In the end, the most influential politician of 2020 might be the one who has been the most silent.

With Bernie Sanders exiting the race and Joe Biden taking on the mantle of presumptive nominee, the man who hovered quietly over the race for more than a year, Barack Obama, will soon return to the political fray.

Obama wanted Sanders to have the day to himself, so he refrained from speaking (or tweeting) publicly on Wednesday. But Obama had always said his role in the primaries would be to unite the party when it’s over, and he’s been in close contact with both campaigns as the pandemic both froze the race without a clear victor and also made it more obvious that Biden would eventually prevail.

“Over the last few weeks, he’s had multiple conversations with candidates, including Sen. Sanders, about how to best position the Democratic Party to win in November,” said a source familiar with those calls. “While the content of those conversations remain private, there was always agreement that winning in the fall was paramount.”
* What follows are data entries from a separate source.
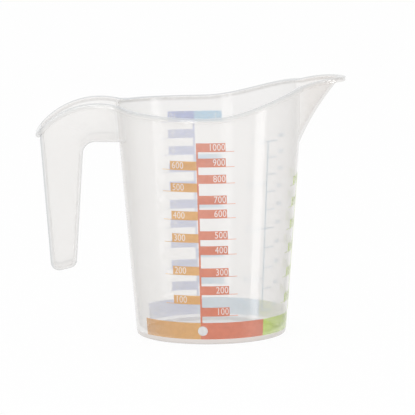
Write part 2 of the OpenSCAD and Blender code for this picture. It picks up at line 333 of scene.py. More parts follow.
def handle_half(x, z):
    draft = math.tan(HANDLE_DRAFT) * (CREST_H - z)
    return HANDLE_END_W / 2 + PLAN_TAPER * (x + HANDLE_REACH) - draft


def outer_edge(z):
    return -HANDLE_REACH + math.tan(GRIP_LEAN) * (CREST_H - z)


def inner_edge(z):
    return -GRIP_INNER_X - math.tan(GRIP_TAPER) * (UNDERSIDE_H - z)


def root_place(z, grow, radius, share):
    """A place on the round between the cup and the handle's far side, which are moved out by
    grow: share 0 is on the cup and share 1 on the handle."""
    n = math.hypot(1, PLAN_TAPER)
    rise = handle_half(0, z) + (grow + radius) * n
    reach = cup_r(z) + grow + radius
    x = -(PLAN_TAPER * rise + math.sqrt((n * reach) ** 2 - rise ** 2)) / n ** 2
    y = PLAN_TAPER * x + rise
    start, end = math.atan2(-y, -x), math.atan2(-1, PLAN_TAPER)
    a = start + (end - start) * share
    return x + radius * math.cos(a), y + radius * math.sin(a)


# Mesh making

def made(name, data):
    """A new object in the scene from a mesh, a camera or a lamp."""
    obj = bpy.data.objects.new(name, data)
    bpy.context.scene.collection.objects.link(obj)
    return obj


def mesh_piece(name, points, faces):
    """A mesh object from points in millimetres, with its faces turned outwards."""
    mesh = bpy.data.meshes.new(name)
    mesh.from_pydata([[c * MM for c in p] for p in points], [], faces)
    bm = bmesh.new()
    bm.from_mesh(mesh)
    bmesh.ops.recalc_face_normals(bm, faces=bm.faces)
    bm.to_mesh(mesh)
    bm.free()
    return made(name, mesh)


def loft(name, rings, looped=False):
    """A closed skin through rings of points, with flat ends, or looped end to end."""
    n = len(rings[0])
    points = [p for ring in rings for p in ring]
    faces = []
    count = len(rings) if looped else len(rings) - 1
    for k in range(count):
        a, b = k * n, (k + 1) % len(rings) * n
        faces += [(a + i, a + (i + 1) % n, b + (i + 1) % n, b + i) for i in range(n)]
    if not looped:
        faces.append(tuple(range(n)))
        faces.append(tuple((len(rings) - 1) * n + i for i in range(n)))
    return mesh_piece(name, points, faces)


def lathe(name, profile):
    turns = [2 * math.pi * (i + 0.5) / CUP_STEPS for i in range(CUP_STEPS)]
    return loft(name, [[(r * math.cos(t), r * math.sin(t), z) for t in turns]
                       for r, z in profile])


def settle(obj):
    """The object's evaluated shape as its own plain mesh, with no modifier left."""
    graph = bpy.context.evaluated_depsgraph_get()
    mesh = bpy.data.meshes.new_from_object(obj.evaluated_get(graph))
    old = obj.data
    obj.modifiers.clear()
    obj.data = mesh
    bpy.data.meshes.remove(old)
    return obj


def combine(base, other, operation):
    cut = base.modifiers.new("cut", "BOOLEAN")
    cut.solver = "MANIFOLD"
    cut.operation = operation
    cut.object = other
    settle(base)
    bpy.data.objects.remove(other)
    return base


def even(a, b, n):
    return [a + (b - a) * k / n for k in range(n + 1)]


# Moulding

def cup_outside():
    """Foot ring with its recess, and the conical wall as a solid."""
    flat_r = cup_r(0) - FOOT_ROUND
    recess_r = cup_r(0) - FOOT_W - WALL
    profile = [(recess_r - FOOT_LIP, FOOT_H), (recess_r, FOOT_H - FOOT_LIP),
               (recess_r, FOOT_LIP), (recess_r + FOOT_LIP, 0)]
    for a in even(0, math.pi / 2, ROUND_STEPS):
        profile.append((flat_r + FOOT_ROUND * math.sin(a), FOOT_ROUND * (1 - math.cos(a))))
    profile += [(cup_r(z), z) for z in even(FOOT_ROUND + 1, TOP_H, 30)]
    return lathe("cup_outside", profile)


def cup_inside():
    """The cup's inner space, with the fillet round its floor."""
    wall_z = FLOOR_Z + FLOOR_FILLET
    r = cup_r(wall_z) - WALL
    profile = []
    for a in even(0, math.pi / 2, ROUND_STEPS):
        profile.append((r - FLOOR_FILLET * (1 - math.sin(a)),
                        FLOOR_Z + FLOOR_FILLET * (1 - math.cos(a))))
    profile += [(cup_r(z) - WALL, z) for z in even(wall_z + 4, TOP_H + 4, 28)]
    return lathe("cup_inside", profile)


def spout_block(name, grow, back, first):
    """The spout's body from a height up, with its root drawn back into the cup. A shrunk one
    starts as a wedge that climbs out of the cup's wall."""
    turns = [math.sin(t) for t in even(-math.pi / 2, math.pi / 2, 56)]
    rings = []
    if grow < 0:
        _, y0 = spout_place(first, grow, 1.0)
        for u in (0.02, 0.5):
            drop = (1 - u) * WEDGE_H
            x, z = SPOUT_ROOT_X - WEDGE_LEAN * drop, first - drop
            far = y0 * WEDGE_WIDE
            line = [(x, -y0 * u * t, z) for t in turns]
            rings.append([(x - back, far, z)] + line + [(x - back, -far, z)])
    for z in even(first, TOP_H + 2, 44):
        far = root_half(z) + grow * SPOUT_SIDE + back * SPOUT_FLARE
        line = [(*spout_place(z, grow, -t), z) for t in turns]
        x = SPOUT_ROOT_X - back
        rings.append([(x, far, z)] + line + [(x, -far, z)])
    return loft(name, rings)


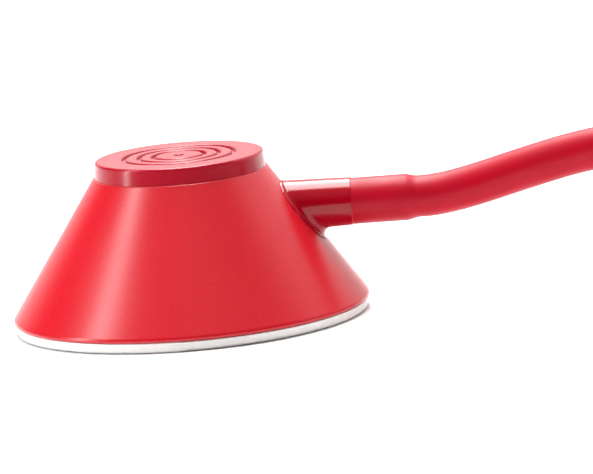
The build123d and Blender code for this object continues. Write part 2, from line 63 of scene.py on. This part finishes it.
def makeCamera():
    a, e, roll = (math.radians(view[k]) for k in ("azimuth", "elevation", "roll"))
    toward = Vector((-math.sin(a) * math.cos(e), math.cos(a) * math.cos(e), -math.sin(e)))
    levelRight = Vector((math.cos(a), math.sin(a), 0))
    levelUp = levelRight.cross(toward)
    right = levelRight * math.cos(roll) - levelUp * math.sin(roll)
    up = levelUp * math.cos(roll) + levelRight * math.sin(roll)
    aim = (right * view["aimAcross"] + up * view["aimUp"]) * mm
    data = bpy.data.cameras.new("camera")
    data.lens = view["lens"]
    data.clip_start = 0.01
    data.clip_end = 100
    camera = bpy.data.objects.new("camera", data)
    bpy.context.collection.objects.link(camera)
    turn = Matrix((right, up, -toward)).transposed()
    camera.matrix_world = Matrix.Translation(aim - toward * view["distance"]) @ turn.to_4x4()
    bpy.context.scene.camera = camera


makeCamera()
print("camera placed")

# Hose: one soft tube from the stem to the yoke, stretched over a barb at each end
hose = {
    "diameter": 6.35,
    "sleeve": 1.11,  # how much wider the ends are where they are stretched over the barbs
    "seam": (25.6, 0, 16.1),
    "stemSleeve": [  # place along the stem's axis, and how much wider the hose is there
        (27.6, 1.11),
        (29.6, 1.11),
        (31.6, 1.11),
        (33.0, 1.11),
        (33.9, 1.11),
        (34.5, 1.06),
        (35.3, 1.0),
        (36.1, 0.99),
        (37.4, 1.0),
    ],
    "lead": [
        (40.5, 0, 16.45),
        (45.2, 0, 17.45),
        (51.5, 0, 19.1),
        (60, -0.2, 21.15),
        (70, -1.2, 22.5),
        (80, -3, 22.2),
        (91.5, -5.6, 19.2),
    ],
    "coilCenter": (104, 25),
    "coilRadius": 32,
    "levels": (3.725, 10.125, 16.525),
    "sinkFrom": -66,  # degrees round the coil
    "sinkTo": 30,
    "pointsPerTurn": 15,
    "tail": (114, -7, 3.9),
    "yokeSleeve": [
        (124.4, 1.0),
        (125.9, 0.995),
        (126.7, 1.015),
        (127.5, 1.085),
        (128.1, 1.11),
        (129.6, 1.11),
        (132.6, 1.11),
    ],
    "yokeSeam": (135, -7, 4.3),
    "length": 0.512,
}


def coilPoints():
    # two turns, one on the other, each sinking to the level below on the same stretch
    low, middle, high = hose["levels"]
    centerX, centerY = hose["coilCenter"]
    # the points stand a little outside the turn, because the curve cuts their corners
    reach = hose["coilRadius"] / math.cos(math.pi / hose["pointsPerTurn"])
    points = []
    for i in range(2 * hose["pointsPerTurn"] + 1):
        angle = -90 + i * 360 / hose["pointsPerTurn"]
        upper = angle < 270
        place = angle if upper else angle - 360
        sunk = min(max((place - hose["sinkFrom"]) / (hose["sinkTo"] - hose["sinkFrom"]), 0), 1)
        top, bottom = (high, middle) if upper else (middle, low)
        x = centerX + reach * math.cos(math.radians(angle))
        y = centerY + reach * math.sin(math.radians(angle))
        points.append((x, y, top - sunk * (top - bottom)))
    return points


def curveTube(name, points, radii, radius, steps=12):
    # a smooth round tube along points, which are its spline's control points
    data = bpy.data.curves.new(name + "_line", "CURVE")
    data.dimensions = "3D"
    data.bevel_depth = 1.0  # the points' radii are real sizes, which also set the tube's box
    data.bevel_resolution = 12
    data.resolution_u = steps
    data.use_fill_caps = True
    spline = data.splines.new("NURBS")
    spline.points.add(len(points) - 1)
    for place, wide, point in zip(points, radii, spline.points):
        point.co = (*(c * mm for c in place), 1)
        point.radius = wide * radius * mm
    spline.order_u = 3
    spline.use_endpoint_u = True
    tube = bpy.data.objects.new(name, data)
    bpy.context.collection.objects.link(tube)
    return tube


def makeHose(strap):
    _, stemY, stemZ = hose["seam"]
    _, yokeY, yokeZ = hose["yokeSeam"]
    route = [(hose["seam"], hose["sleeve"])]
    route += [((x, stemY, stemZ), wide) for x, wide in hose["stemSleeve"]]
    route += [(place, 1.0) for place in hose["lead"] + coilPoints() + [hose["tail"]]]
    route += [((x, yokeY, yokeZ), wide) for x, wide in hose["yokeSleeve"]]
    route += [(hose["yokeSeam"], hose["sleeve"])]
    tube = curveTube("hose", [p for p, _ in route], [w for _, w in route], hose["diameter"] / 2)
    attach(tube, root)
    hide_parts("hose_stem_end", "hose_lead", "hose_coil", "hose_tail", "hose_yoke_end")
    return tube


# Materials
def linearColor(text):
    # an sRGB hex value as linear colour
    parts = [int(text[i:i + 2], 16) / 255 for i in (1, 3, 5)]
    return [c / 12.92 if c <= 0.04045 else ((c + 0.055) / 1.055) ** 2.4 for c in parts] + [1]


def addNode(tree, kind, settings=None, links=None):
    # one node, with its properties or socket values set and its inputs linked, by name or by number
    node = tree.nodes.new(kind)
    for key, value in (settings or {}).items():
        if key in node.inputs:
            node.inputs[key].default_value = value
        else:
            setattr(node, key, value)
    for key, source in (links or {}).items():
        tree.links.new(source, node.inputs[key])
    return node


def newMaterial(name, settings):
    # a material whose shader has the given uniform values
    material = bpy.data.materials.new(name)
    material.use_nodes = True
    shader = material.node_tree.nodes["Principled BSDF"]
    for key, value in settings.items():
        shader.inputs[key].default_value = value
    return material, material.node_tree, shader


def grainHeight(tree, size, detail=2.0, stretch=(1, 1, 1)):
    # noise in object space, with grains of a size in millimetres
    place = addNode(tree, "ShaderNodeTexCoord").outputs["Object"]
    mapped = addNode(tree, "ShaderNodeMapping", {"Scale": stretch}, {"Vector": place}).outputs["Vector"]
    settings = {"Scale": 1 / (size * mm), "Detail": detail}
    return addNode(tree, "ShaderNodeTexNoise", settings, {"Vector": mapped}).outputs["Fac"]


patternEnds = {  # most of a pattern's values lie between these two
    "interpolation_type": "SMOOTHSTEP",
    "From Min": 0.25,
    "From Max": 0.75,
}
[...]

“A very good day!” one Obama adviser wrote when I asked about Sanders dropping out.

Obama mostly stuck to his pledge not to interfere in the race, but in 2019 there was one enormously important exception. In mid-November at a Democratic donor event he weighed in forcefully on the left vs. centrist argument that was then dominating the race. He warned Democratic candidates not to confuse actual voters with “left-leaning Twitter feeds.” He said that voters “don’t want to see crazy stuff,” that America is “less revolutionary than it is interested in improvement,” and that politicians pushing immigration policies that deny the existence of a border “may be in for a rude shock.”